«Si udì una voce dal cielo che disse a Mosè: “Mosè, è la fine, il tempo della tua morte è venuto”. Mosè disse a Dio: “Ti supplico, non mi abbandonare nelle mani dell’Angelo della morte! Ma Dio scese dall’alto dei cieli per prendere l’anima di Mosè e gli disse: “Mosè, chiudi gli occhi, posa le mani sul petto e accosta i piedi”. Mosè fece come Dio gli aveva ordinato. Allora Dio baciò Mosè per l’ultima volta e prese la sua anima con un bacio della sua bocca».
Sono le battute principali di un dolcissimo testo ebraico antico che descrive la morte di Mosè sul Nebo; gli stessi angeli si erano rifiutati di accompagnare la grande guida dell’Esodo in cielo non avendo il coraggio di strappargli l’anima, anzi, la stessa anima di Mosè ricusava di lasciare il corpo santo entro il quale aveva dimorato 120 anni.
Vorrei che immaginassimo la morte di Giorgio in filigrana a questa pagina così tenera e serena perché come Mosè è stato la guida del suo popolo per quaranta anni così Giorgio è stato una delle guide della Parrocchia di Calerno per lo stesso tempo.
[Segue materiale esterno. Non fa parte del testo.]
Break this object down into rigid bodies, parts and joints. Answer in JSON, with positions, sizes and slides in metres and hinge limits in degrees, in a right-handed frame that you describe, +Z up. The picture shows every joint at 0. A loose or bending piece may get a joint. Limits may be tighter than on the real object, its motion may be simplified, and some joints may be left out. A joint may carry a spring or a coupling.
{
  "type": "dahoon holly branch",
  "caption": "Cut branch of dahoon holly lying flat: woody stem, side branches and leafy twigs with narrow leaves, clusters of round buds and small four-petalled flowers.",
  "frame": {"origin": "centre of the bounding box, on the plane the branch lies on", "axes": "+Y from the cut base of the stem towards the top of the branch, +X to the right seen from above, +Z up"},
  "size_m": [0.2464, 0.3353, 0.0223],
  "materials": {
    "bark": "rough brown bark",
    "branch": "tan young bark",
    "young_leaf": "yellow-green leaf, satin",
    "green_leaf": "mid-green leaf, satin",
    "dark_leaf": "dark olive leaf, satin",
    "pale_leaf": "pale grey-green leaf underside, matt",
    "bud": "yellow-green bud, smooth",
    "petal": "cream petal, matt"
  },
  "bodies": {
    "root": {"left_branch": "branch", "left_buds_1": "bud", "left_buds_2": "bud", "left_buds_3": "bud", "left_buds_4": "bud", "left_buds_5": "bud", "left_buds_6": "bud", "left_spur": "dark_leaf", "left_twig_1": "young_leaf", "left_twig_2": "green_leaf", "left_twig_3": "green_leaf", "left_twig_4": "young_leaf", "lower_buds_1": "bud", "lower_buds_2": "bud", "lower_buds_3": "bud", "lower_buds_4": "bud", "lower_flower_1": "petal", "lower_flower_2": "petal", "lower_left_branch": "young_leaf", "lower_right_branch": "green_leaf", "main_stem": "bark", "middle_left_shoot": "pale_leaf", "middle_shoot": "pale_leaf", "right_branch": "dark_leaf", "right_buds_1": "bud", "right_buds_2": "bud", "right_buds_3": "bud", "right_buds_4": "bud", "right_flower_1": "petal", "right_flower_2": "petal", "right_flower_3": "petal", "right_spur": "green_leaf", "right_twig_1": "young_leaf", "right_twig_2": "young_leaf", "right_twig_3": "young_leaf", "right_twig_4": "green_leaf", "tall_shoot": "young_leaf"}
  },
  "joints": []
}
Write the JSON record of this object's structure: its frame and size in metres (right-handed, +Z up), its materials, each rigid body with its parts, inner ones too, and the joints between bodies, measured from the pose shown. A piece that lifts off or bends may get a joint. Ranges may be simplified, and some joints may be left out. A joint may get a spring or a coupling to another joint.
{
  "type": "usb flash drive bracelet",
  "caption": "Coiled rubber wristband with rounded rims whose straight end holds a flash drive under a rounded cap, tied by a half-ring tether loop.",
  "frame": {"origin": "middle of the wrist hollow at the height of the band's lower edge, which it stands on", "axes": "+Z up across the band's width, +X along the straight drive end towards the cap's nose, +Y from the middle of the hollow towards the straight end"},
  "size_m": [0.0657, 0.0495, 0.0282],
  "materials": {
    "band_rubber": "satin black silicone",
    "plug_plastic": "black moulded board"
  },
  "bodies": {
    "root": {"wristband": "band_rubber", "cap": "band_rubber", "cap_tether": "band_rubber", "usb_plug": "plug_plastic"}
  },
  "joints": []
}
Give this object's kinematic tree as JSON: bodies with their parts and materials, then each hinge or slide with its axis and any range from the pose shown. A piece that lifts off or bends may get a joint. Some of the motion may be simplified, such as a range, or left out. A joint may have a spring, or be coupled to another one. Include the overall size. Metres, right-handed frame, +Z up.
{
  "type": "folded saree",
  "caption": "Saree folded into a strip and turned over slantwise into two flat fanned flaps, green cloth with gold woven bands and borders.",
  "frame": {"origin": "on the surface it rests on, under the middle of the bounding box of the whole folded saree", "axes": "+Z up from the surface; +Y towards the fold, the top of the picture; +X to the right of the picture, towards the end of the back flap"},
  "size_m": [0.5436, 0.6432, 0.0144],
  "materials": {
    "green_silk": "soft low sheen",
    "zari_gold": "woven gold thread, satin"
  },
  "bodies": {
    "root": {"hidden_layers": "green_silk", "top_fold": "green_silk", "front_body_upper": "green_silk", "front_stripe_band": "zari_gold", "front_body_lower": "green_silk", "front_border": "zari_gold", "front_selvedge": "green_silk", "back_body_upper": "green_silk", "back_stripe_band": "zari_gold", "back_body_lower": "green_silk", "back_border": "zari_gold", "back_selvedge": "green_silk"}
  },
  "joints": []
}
“Guida” con riferimento alla grande passione per la montagna che ha trasmesso; che si parli di Appennino, Dolomiti o Monte Bianco è sempre riduttivo dato che ci si riferisce a brevi periodi di vacanza. Parliamo invece di guida nel camminare, inteso come modo di stare con gli altri, coltivare amicizie, lasciare spazio al silenzio e alla meraviglia, esplorare il paesaggio, organizzare tutto anche nei minimi dettagli sapendo che i grandi risultati richiedono allenamento, costanza, fatica.
Parliamo di guida educativa per tante generazioni di ragazzi dai quali, con delicatezza e attenzione personale, Giorgio ha saputo tirare fuori il MEGLIO.
Camminare sulle montagne più alte, come condividere le passeggiate in quota (il giro dei 4 Colli era diventato un suo cavallo di battaglia!) insieme all’esperienza dei pellegrinaggi a Roma, Santiago, Assisi ha confermato la sua voglia di mettersi in gioco sempre, anche quando l’anagrafe dice che sei diventato anziano. Anzi, negli ultimi anni, il suo servizio è andato intensificandosi: come non ricordare il suo sorriso sornione nel presentare nuove magie, la trepidazione nell’esperienza di chierichetto alla messa feriale, la tenacia nella gestione del minibasket come nella preparazione atletica del gruppo del calcio e dei ragazzi della pallacanestro? E la cura settimanale della rubrica “Il lunedì del Vecio” sul sito parrocchiale che ci ha fatti divertire procurandoci non pochi grattacapi.
Come certi fiori emano un profumo più intenso verso sera, così è per i saggi che avanzano negli anni: diventano più luminosi ed intensi nella loro testimonianza.
Semplicità e serenità sono state sue caratteristiche: le persone autenticamente profonde sanno consegnarsi al mondo secondo uno stile modesto, lieve, semplice, non sollevano polvere, sono pronte a donarsi agli altri senza che la destra sappia ciò che fa la sinistra, come bambini sorridono con gli occhi, non giudicano, creano intorno a sé simpatia, interesse, curiosità.
La malattia lo coglie in forma strana, lui sempre morigerato, senza eccessi, ma viene subito accettata come fase ineluttabile della vita.
Ci immaginiamo abbia fatte sue le parole del cardinal Martini: “Parto dal principio che Dio non pretenda troppo da me, sa cosa riusciamo a sopportare… la vicinanza di Dio non può mai mancare se lo si è cercato, incalzato, pregato. Non può mancare nella vecchiaia normale e neanche quando l’insulto della malattia dovesse sfigurarci… si annullerà tutto ma non l’abbraccio e la carezza ultima, prodigiosa come la prima (da “Conversazioni notturne a Gerusalemme”).
Affidando Giorgio alla carezza ultima di Dio, possiamo soltanto dire grazie per il cammino condiviso; l’esperienza vissuta non rimanga però un ricordo ma diventi per ciascuno di noi, in qualsiasi fase della vita, impegno ad assumere il suo testimone per vivere con più intensità e generosità il tempo che ci è dato.